Drifting toward Revolution

Two events in 1772 brought the period of calm to an end. Rhode Island colonists burned the British ship Gaspee, which had run aground while patrolling for smugglers. Although the authorities ultimately found no one to prosecute, colonists learned that the plan had been to send the culprits to London for trial. At about the same time, the British government announced that the salaries of the Massachusetts governor and judges would henceforth be paid by the Crown, not the colonial legislature. Both incidents suggested that Britain was determined to undermine colonial liberties, and together they led to the formation of committees of correspondence. Created in Massachusetts to bring news of British abuses to town meetings, they promoted political education among the colonists and whipped up anti‐British sentiment; by 1773, hundreds were operating nearly throughout the colonies.

The Tea Act and Boston Tea Party. In an attempt to rescue the almost bankrupt East India Company, Prime Minister Lord North gave the business a monopoly on the sale and distribution of tea in the colonies. The Tea Act (1773) lowered the price on tea to a point that not even the smugglers could match, and Parliament expected the colonists to welcome the windfall. North miscalculated the reaction to the tea monopoly just as Townshend had misjudged colonial reception of the external taxes. Revenue from the tea tax, despite the low price to consumers, cemented Parliament's right to tax the colonists, which was unacceptable to many Americans.
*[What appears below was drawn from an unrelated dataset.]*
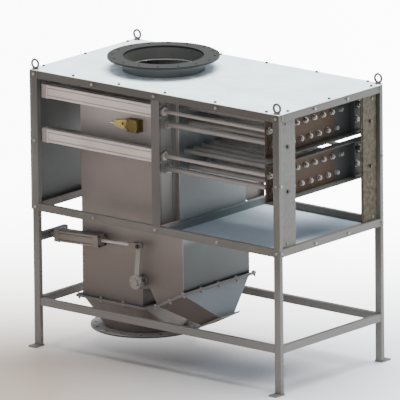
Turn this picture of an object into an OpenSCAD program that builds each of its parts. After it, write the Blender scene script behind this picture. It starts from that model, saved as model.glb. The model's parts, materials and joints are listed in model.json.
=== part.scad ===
// Dry magnetic separator: a tube frame that carries a rectangular gravity duct, two drawers of
// magnet cores that slide in and out of sealed tubes across the duct, and a diverter flap that
// sends the stream to the product hopper or to the reject chute.
// Millimetres. The machine is laid out from the outer face of the left legs (x), the front face
// of the front legs (y) and the floor (z); at() moves that layout to the middle of the footprint.

/* [Frame] */
// Length of the frame over its legs
frame_l = 1600; // [1400:10:2000]
// Width of the frame over its legs
frame_w = 820; // [680:10:1000]
// Height of the frame under the cover sheet
frame_h = 1427; // [1250:1:1750]
// Height of the drawer bays between middle and top rails
bay_h = 645; // [620:5:760]
// Wide side of the frame tube
tube_w = 40; // [30:1:50]
// Narrow side of the frame tube
tube_d = 25; // [20:1:30]
// Wall of the frame tube
tube_wall = 2.5; // [2:0.5:4]
// Height of the lower rails' undersides over the floor
lower_rail_z = 212; // [150:1:230]
// Thickness of the foot plates
foot_t = 8; // [6:1:12]
// Reach of a foot plate outside its leg
foot_reach = 44; // [35:1:60]
// Width that a foot plate stands past each side of its leg
foot_side = 5; // [0:1:12]
// Diameter of the anchor hole in each foot plate
anchor_d = 14; // [11:1:18]

/* [Panels] */
// Thickness of the cover sheet
cover_t = 3; // [2:0.5:5]
// Outside diameter of a lifting eye's ring
eye_od = 54; // [45:1:63]
// Inside diameter of a lifting eye's ring
eye_id = 30; // [25:1:35]
// Overhang of the cover past the legs
cover_lip = 5; // [0:1:10]
// Depth of the tray-shaped left end panel
end_panel_t = 12; // [8:1:20]
// Thickness of bent sheet parts
sheet_t = 3; // [2:0.5:4]
// Width of the two upright strips at the open right end
end_strip_w = 105; // [80:1:150]
// Gap between those strips and the legs
end_strip_gap = 14; // [5:1:30]
// Set-back of those strips from the legs' outer face
end_strip_back = 14; // [5:1:20]
// Width of the dividers' flanges that face the front and the back
divider_w = 54; // [45:1:65]
// Thickness of the dividers
divider_t = 4; // [3:0.5:6]
// Gap between the dividers and the duct's front and back walls
divider_gap = 29; // [10:1:35]
// Set-back of the dividers from the duct's right wall
divider_back = 20; // [14:1:40]

/* [Duct] */
// Left face of the duct from the left legs' outer face
duct_x = 196; // [150:1:230]
// Room between duct and frame at front and back
side_room = 150; // [140:1:180]
// Height of the product branch's mouth over the floor
mouth_z = 262; // [256:1:300]
// Length of the product branch's mouth
mouth_l = 394; // [360:1:410]
// Step by which the duct is longer under the middle rails than above them
branch_step = 18.5; // [8:0.5:24]
// Height of the saddle between the two branches
saddle_rise = 90; // [70:1:110]
// Further rise of the saddle's top to its crest
saddle_crest = 14; // [8:1:20]
// Length of the saddle's top
saddle_top_l = 46; // [35:1:60]
// Distance between the two branches' mouths
saddle_l = 98; // [85:1:115]
// Height of the reject branch's left lip over the mouth
reject_lip_rise = 19; // [10:1:30]
// Slope of the reject branch's mouth
reject_deg = 26.7; // [20:0.1:30]
// Width of the bolted rims around the branch mouths
rim_w = 25; // [20:1:30]
// Width of the reject branch's rim at its low end
rim_low_w = 9; // [6:1:15]
// Thickness of each bolted rim
rim_t = 6; // [4:1:8]

/* [Inlet and outlets] */
// Bore of the round inlet and of the round product outlet
pipe_d = 405; // [340:1:440]
// Width of their flanges
flange_w = 80; // [66:1:95]
// Thickness of all flanges
flange_t = 10; // [8:1:14]
// Number of bolts in each round flange
flange_bolts = 16; // [8:4:20]
// Distance of those bolts from the flange's edge
bolt_edge = 25; // [18:1:30]
// Diameter of the bolt holes in the round flanges
bolt_hole_d = 14; // [11:1:18]
// Height of the inlet collar under its flange
collar_h = 60; // [40:1:90]
// Height of the product outlet flange's underside over the floor
outlet_z = 86; // [60:1:105]
// Depth of the reject chute under its rim
chute_h = 168; // [140:1:202]
// Mouth of the reject chute along the slope
chute_l = 130; // [108:1:156]
// Mouth of the reject chute across the machine
chute_w = 100; // [80:1:160]
// Shift of that mouth up the slope
chute_shift = 19; // [0:1:25]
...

In Boston, colonists insisted that tea shipments be sent back to England without payment of the customs duties. When the governor refused, Bostonians, led by Samuel Adams, took matters into their own hands. Fifty men disguised as Mohawk Indians boarded one of the ships and threw the entire cargo of tea into the harbor. The Boston Tea Party (December 16, 1773) was a crucial turning point. The colonists had moved beyond boycotts to the destruction of property, and as far as Lord North and King George III were concerned, the new issue was whether and how Britain would regain control over the colonies.
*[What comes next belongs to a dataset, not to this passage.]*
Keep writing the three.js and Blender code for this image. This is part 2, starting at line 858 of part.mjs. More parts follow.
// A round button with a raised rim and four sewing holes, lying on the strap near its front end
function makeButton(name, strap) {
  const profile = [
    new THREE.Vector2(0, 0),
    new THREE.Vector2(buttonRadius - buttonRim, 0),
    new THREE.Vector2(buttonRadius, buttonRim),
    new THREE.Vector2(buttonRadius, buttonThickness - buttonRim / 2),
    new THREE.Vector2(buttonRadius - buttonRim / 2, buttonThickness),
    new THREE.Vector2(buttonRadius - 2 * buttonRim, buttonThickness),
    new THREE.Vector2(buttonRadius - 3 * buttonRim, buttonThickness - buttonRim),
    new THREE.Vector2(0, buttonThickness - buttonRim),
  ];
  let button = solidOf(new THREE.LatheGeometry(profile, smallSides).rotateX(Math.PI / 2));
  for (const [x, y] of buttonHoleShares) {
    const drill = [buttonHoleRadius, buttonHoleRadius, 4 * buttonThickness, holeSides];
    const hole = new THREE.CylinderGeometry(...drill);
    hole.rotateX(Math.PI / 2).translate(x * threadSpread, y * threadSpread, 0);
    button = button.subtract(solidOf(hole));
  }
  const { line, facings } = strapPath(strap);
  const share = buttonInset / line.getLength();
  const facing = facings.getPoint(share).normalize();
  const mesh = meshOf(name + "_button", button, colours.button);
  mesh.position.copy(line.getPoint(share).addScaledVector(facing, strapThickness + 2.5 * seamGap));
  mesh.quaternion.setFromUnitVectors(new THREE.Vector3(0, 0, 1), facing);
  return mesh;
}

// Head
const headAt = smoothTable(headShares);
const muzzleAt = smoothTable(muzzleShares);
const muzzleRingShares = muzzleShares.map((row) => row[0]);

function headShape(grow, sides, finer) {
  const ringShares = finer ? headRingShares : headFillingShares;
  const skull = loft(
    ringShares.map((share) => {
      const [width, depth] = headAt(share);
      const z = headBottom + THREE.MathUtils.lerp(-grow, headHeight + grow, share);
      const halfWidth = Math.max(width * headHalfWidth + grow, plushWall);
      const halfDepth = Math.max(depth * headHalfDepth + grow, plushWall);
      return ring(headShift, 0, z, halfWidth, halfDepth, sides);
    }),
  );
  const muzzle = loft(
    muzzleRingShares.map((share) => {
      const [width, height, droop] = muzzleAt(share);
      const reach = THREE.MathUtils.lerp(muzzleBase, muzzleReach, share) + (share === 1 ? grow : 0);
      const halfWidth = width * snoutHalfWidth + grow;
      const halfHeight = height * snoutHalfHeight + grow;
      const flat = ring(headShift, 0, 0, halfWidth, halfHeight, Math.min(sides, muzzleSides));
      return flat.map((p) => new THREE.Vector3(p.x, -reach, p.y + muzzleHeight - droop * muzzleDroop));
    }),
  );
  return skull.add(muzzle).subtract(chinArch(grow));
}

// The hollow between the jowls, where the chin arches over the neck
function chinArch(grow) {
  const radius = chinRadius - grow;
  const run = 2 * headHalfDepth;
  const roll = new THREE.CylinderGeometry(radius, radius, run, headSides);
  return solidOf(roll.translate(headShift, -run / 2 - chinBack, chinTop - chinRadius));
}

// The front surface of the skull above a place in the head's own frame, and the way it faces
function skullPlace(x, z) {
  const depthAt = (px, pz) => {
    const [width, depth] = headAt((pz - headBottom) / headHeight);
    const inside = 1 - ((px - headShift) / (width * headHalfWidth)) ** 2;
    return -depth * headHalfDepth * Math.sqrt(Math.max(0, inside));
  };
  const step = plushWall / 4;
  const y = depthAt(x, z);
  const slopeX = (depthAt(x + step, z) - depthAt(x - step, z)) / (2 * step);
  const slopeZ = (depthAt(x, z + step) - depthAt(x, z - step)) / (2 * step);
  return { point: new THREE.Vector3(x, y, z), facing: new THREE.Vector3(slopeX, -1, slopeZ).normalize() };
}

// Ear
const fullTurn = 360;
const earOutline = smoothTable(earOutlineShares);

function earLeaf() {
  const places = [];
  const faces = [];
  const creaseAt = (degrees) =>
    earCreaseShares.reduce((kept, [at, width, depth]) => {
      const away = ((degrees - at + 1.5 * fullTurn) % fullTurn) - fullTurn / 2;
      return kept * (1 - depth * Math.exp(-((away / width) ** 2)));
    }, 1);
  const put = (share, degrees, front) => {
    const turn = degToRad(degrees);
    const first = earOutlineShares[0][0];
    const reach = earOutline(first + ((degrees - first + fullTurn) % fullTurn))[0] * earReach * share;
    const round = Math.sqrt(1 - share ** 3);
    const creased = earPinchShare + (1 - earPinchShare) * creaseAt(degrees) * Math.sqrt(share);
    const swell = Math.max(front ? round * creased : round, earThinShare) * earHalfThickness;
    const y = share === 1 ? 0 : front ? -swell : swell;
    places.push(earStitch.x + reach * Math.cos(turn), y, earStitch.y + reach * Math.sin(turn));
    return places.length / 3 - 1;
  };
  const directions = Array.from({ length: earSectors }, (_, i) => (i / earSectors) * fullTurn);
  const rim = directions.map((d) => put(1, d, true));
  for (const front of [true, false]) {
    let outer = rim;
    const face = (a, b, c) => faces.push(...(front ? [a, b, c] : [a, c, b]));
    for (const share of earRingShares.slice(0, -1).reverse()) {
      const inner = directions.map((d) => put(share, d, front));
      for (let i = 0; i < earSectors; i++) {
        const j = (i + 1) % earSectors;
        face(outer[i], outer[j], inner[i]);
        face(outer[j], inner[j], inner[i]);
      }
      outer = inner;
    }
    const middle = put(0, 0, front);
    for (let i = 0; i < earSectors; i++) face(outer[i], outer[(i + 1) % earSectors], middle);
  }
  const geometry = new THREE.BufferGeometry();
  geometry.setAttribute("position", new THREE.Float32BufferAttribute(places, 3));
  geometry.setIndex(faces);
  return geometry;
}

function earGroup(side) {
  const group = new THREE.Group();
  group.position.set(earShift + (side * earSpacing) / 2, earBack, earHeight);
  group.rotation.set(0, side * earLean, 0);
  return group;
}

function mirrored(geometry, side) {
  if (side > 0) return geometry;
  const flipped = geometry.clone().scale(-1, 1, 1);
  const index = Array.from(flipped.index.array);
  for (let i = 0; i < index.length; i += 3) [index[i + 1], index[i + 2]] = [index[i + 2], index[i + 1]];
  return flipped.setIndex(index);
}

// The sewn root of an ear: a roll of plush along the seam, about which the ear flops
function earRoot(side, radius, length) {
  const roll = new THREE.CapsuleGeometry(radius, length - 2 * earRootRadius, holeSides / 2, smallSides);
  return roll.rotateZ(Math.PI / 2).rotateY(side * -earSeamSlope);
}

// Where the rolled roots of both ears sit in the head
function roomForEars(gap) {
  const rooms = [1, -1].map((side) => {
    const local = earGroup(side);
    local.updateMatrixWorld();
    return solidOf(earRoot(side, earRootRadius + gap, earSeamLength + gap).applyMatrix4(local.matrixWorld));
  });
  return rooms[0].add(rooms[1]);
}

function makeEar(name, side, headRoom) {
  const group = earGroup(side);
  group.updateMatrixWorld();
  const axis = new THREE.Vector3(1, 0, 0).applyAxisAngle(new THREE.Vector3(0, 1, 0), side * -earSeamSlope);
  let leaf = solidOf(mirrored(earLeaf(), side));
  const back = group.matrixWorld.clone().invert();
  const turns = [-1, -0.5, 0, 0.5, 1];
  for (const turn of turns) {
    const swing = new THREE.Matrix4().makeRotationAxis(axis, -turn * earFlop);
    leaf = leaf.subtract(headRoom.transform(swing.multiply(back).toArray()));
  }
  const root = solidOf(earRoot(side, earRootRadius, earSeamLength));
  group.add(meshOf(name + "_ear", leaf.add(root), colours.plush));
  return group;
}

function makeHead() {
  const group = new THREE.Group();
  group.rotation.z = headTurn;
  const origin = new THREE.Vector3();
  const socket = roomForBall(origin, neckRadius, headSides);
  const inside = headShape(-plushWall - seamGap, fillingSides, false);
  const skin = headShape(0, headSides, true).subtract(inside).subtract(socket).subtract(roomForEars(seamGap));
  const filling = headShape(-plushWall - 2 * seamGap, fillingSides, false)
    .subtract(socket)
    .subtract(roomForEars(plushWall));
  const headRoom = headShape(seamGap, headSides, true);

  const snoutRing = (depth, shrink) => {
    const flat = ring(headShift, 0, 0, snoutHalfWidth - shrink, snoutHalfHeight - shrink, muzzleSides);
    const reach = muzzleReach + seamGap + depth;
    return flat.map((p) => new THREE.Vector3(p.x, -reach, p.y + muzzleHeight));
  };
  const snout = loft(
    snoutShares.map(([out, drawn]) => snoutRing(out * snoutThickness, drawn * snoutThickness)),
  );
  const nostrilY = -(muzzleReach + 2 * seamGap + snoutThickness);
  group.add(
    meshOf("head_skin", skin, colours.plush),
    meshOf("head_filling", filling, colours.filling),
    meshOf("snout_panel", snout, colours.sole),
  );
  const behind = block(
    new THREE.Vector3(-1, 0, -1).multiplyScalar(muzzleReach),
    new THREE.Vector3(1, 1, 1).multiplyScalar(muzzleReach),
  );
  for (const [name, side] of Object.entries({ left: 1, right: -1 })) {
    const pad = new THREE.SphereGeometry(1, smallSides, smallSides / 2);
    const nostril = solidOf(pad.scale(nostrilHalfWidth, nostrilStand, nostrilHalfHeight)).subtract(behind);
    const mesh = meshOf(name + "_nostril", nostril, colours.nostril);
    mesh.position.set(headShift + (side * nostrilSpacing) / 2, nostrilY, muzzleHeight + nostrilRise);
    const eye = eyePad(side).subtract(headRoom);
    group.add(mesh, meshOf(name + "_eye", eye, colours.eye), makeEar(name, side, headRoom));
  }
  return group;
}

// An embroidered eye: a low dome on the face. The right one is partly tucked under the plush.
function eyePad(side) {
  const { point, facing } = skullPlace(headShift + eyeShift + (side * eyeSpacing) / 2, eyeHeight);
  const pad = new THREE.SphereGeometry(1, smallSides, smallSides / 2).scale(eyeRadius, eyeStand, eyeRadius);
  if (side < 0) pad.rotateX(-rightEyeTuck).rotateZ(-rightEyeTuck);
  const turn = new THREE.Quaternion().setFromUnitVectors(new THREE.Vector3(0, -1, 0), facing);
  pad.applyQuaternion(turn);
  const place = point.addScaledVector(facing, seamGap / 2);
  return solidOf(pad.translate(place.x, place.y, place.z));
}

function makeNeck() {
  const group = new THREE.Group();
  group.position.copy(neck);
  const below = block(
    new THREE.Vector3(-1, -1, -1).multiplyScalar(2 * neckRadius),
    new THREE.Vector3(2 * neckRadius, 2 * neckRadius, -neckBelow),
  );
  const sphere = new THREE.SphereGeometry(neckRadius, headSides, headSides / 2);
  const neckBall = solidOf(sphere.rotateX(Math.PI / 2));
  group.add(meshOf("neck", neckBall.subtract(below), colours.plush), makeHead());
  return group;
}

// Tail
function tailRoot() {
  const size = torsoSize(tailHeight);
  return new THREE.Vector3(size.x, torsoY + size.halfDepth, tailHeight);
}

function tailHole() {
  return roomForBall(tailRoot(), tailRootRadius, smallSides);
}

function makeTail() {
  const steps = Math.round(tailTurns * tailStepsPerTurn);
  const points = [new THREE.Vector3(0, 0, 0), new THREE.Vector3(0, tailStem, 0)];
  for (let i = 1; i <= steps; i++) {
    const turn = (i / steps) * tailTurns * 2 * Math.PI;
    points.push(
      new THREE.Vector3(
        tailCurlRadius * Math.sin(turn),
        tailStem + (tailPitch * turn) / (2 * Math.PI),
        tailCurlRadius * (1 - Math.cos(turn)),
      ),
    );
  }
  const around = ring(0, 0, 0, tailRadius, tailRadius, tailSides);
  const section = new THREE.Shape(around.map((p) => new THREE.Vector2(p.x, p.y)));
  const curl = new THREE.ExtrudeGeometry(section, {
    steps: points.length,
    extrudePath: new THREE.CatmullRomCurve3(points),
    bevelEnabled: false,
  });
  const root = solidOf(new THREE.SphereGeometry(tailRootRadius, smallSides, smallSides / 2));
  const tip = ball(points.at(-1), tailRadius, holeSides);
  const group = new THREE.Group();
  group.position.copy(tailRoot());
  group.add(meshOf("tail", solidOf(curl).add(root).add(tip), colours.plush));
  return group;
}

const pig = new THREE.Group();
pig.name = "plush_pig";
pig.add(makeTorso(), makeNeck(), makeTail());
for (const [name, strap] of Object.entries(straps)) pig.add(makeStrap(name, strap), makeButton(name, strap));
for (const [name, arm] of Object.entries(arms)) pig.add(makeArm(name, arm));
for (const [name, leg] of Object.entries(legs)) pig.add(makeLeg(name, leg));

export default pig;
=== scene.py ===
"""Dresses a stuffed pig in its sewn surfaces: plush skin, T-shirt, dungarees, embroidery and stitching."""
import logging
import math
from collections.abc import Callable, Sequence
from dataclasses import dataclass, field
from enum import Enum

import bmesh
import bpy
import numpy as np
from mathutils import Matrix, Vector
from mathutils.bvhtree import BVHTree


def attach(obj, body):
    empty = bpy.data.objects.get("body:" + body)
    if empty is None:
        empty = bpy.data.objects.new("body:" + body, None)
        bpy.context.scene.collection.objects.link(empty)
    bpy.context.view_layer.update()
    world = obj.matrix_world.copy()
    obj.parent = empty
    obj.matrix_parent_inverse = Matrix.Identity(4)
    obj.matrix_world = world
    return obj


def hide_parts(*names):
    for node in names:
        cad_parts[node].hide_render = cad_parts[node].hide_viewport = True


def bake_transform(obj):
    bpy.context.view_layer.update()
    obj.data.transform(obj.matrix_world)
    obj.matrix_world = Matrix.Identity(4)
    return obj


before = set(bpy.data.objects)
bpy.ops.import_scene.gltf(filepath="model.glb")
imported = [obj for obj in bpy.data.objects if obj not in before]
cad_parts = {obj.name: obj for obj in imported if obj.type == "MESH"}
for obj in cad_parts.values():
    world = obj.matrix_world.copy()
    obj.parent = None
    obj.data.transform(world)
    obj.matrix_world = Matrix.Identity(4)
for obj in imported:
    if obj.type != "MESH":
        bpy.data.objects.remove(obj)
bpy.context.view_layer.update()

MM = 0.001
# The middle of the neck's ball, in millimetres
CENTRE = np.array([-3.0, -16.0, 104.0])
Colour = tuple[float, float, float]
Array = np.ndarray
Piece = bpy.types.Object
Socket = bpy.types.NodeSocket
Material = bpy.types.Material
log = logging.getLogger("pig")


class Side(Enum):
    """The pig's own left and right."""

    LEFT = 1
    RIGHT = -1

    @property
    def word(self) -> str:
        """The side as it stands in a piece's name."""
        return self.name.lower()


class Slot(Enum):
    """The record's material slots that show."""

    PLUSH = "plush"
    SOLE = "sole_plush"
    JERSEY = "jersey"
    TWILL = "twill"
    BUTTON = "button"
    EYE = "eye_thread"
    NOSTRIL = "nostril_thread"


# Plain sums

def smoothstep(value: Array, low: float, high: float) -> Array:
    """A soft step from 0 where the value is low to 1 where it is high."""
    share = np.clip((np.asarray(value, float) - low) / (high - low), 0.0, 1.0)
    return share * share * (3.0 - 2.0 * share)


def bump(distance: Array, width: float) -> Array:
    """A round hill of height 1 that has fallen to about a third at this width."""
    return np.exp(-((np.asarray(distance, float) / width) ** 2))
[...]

The Coercive Acts. In response to the Boston Tea Party, Parliament passed a series of punitive measures against Massachusetts. The Coercive Acts (called the Intolerable Acts in the colonies) closed the port of Boston until the cost of the tea and customs charges were repaid; revoked parts of the Massachusetts charter, letting the king select members for the legislature's upper house and the governor appoint most officials; and allowed British troops and royal officials accused of a capital offense while carrying out their duties to be tried in another colony or in England. A new Quartering Act, which applied to all the colonies, permitted the governors to house soldiers in private houses or buildings. Around the same time, Parliament enacted the Quebec Act, which recognized Catholicism as the official religion of Quebec. The act was an affront to Protestant Anglo‐Americans, particularly in New England. More important, the Ohio River was made the southern boundary of Quebec, taking territory that Massachusetts, Virginia, and Connecticut claimed.

Clearly, the Coercive Acts were aimed not just at Massachusetts but all the colonies. Prior loosely coordinated colonial responses to English laws were judged to be inadequate this time, and calls went out for a meeting of representatives to develop a joint plan of action. Twelve of the thirteen colonies (only Georgia did not send a delegation) participated in the First Continental Congress in Philadelphia during September and October 1774.
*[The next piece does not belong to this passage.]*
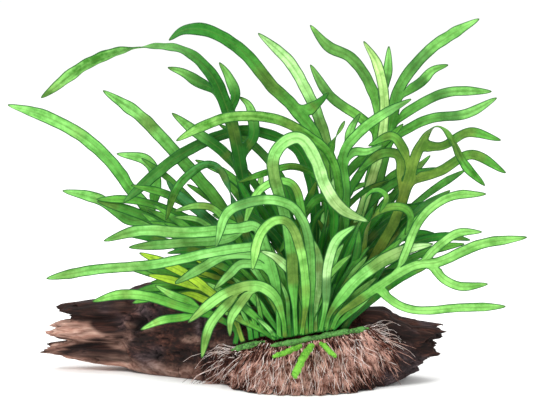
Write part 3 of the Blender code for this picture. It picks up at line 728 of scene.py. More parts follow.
class FrondBlade:
    """Sweeps one frond: a row of vertices across the blade, extruded from the foot to the tip."""

    AGED = "#66792B"  # the olive of old patches
    # painted shade: the dark green that patches one frond in three
    SHADED = "#1F5F21"
    SPREAD = (-1.0, -0.5, 0.0, 0.5, 1.0)  # the places across the blade, in half widths
    MIDDLE = 2
    ROOT_EDGES = 4  # a lobe grows out of this many edges of the margin
    ROW_SHARE = 0.27  # the rows' spacing, in blade widths
    STALK_WIDTH = 4.2
    STALK_SHARE = 0.6  # the blade widens sooner than the plan's bare stalk ends
    TIP_WIDTH = 0.9
    FOOT_LIFT = 3.7
    LEAN_REACH = 200.0
    LEAN_CURVE = 1.15
    LOBE_CURVE = 15.0
    LOBE_STEPS = 120
    LOBE_AIM = 50  # the step that a lobe's first direction is taken from
    LOBE_GAP = 12  # the steps between the places that a lobe is laid through
    LOBE_CLEARANCE = 0.24  # in lobe widths, from the blade's margin
    JOINT_STEPS = 6  # in the line from the blade's midrib to a lobe's
    LOBE_SHARE = 0.88  # a lobe is this much narrower than the blade
    BLADE_RISE = 30.0  # the stalk widens to the full blade over this length
    TIP_LENGTH = 2.4  # in blade widths
    TIP_CURVE = 0.62
    FULL_THICKNESS = 1.9  # the stalk's
    BLADE_SHARE = 0.36  # the blade is this much of the stalk's thickness
    CUP = 0.16
    RIPPLE = 0.11
    RIPPLE_LENGTH = 15.0
    UNEVEN = 0.16  # how far the margin swings in and out
    AGED_AND_SHADE_SHARE = 0.8
    LIGHT_DRIFT = 0.14  # how far one frond is lighter or darker than the next
    WARM_DRIFT = 0.07
    WARMTH = 1.05

    def __init__(self, plan: Frond) -> None:
        """Starts the frond's mesh with its attributes and settles where its foot is."""
        self.plan = plan
        self.seed = sum(ord(letter) * (i + 3) for i, letter in enumerate(plan.name)) % 997
        self.bm = bmesh.new()
        self.tint = self.bm.verts.layers.float_color.new("leaf_tint")
        self.across = self.bm.verts.layers.float.new("across_mm")
        self.along = self.bm.verts.layers.float.new("along_mm")
        self.vein = self.bm.verts.layers.float.new("vein_mm")
        self.rim = self.bm.verts.layers.float.new("rim_mm")
        self.flesh = self.bm.verts.layers.deform.verify()
        self.foot = self.foot_of(plan.row, plan.at)
        self.rows: list[list[bmesh.types.BMVert]] = []
        self.line: list[Vector] = []
        self.reach = 0.0
        self.veins: list[Vector] = []

    @classmethod
    def foot_of(cls, row: str, at: float) -> Vector:
        """Finds where a stalk starts, just above its rhizome."""
        places = [Vector(p) for p in RHIZOME_LINES[row]]
        for before, after in zip(places, places[1:]):
            if at <= after.x:
                break
        part = (at - before.x) / (after.x - before.x)
        return before.lerp(after, part) + Vector((0, 0, cls.FOOT_LIFT))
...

The First Continental Congress. Although the representatives attending the First Continental Congress endorsed the Massachusetts Suffolk Resolves, a set of statements which in addition to condemning the Coercive Acts called on the colonists to form their own militias, the final declaration adopted by the Congress was considerably more moderate. The grievances and resolves were essentially a condemnation of Parliament for denying the colonists the rights and privileges they traditionally enjoyed as English subjects. In matters of taxation and internal policy, the colonies, through their legislatures, were free to chart their own course, subject only to a veto by the king. The declaration sought the repeal of all legislation enacted since 1763 that ran counter to this basic principle, including the Intolerable Acts, and a redress of their grievances by appealing not to Parliament but to the Crown and the British people. The Congress was clearly not prepared to completely break with Britain.

To specifically fight the Coercive Acts, the representatives agreed to suspend all economic ties—imports, exports, and consumption—with Great Britain. While several colonies had already approved nonimportation agreements, the economic plan was significant in several respects. First, it included a ban on the importation of slaves, not out any moral concern over the evils of slavery but because of the impact a ban would have on the British slave‐trade monopoly. Second, the boycott was to be enforced through the committees of correspondence operating under rules set by the newly created Continental Association.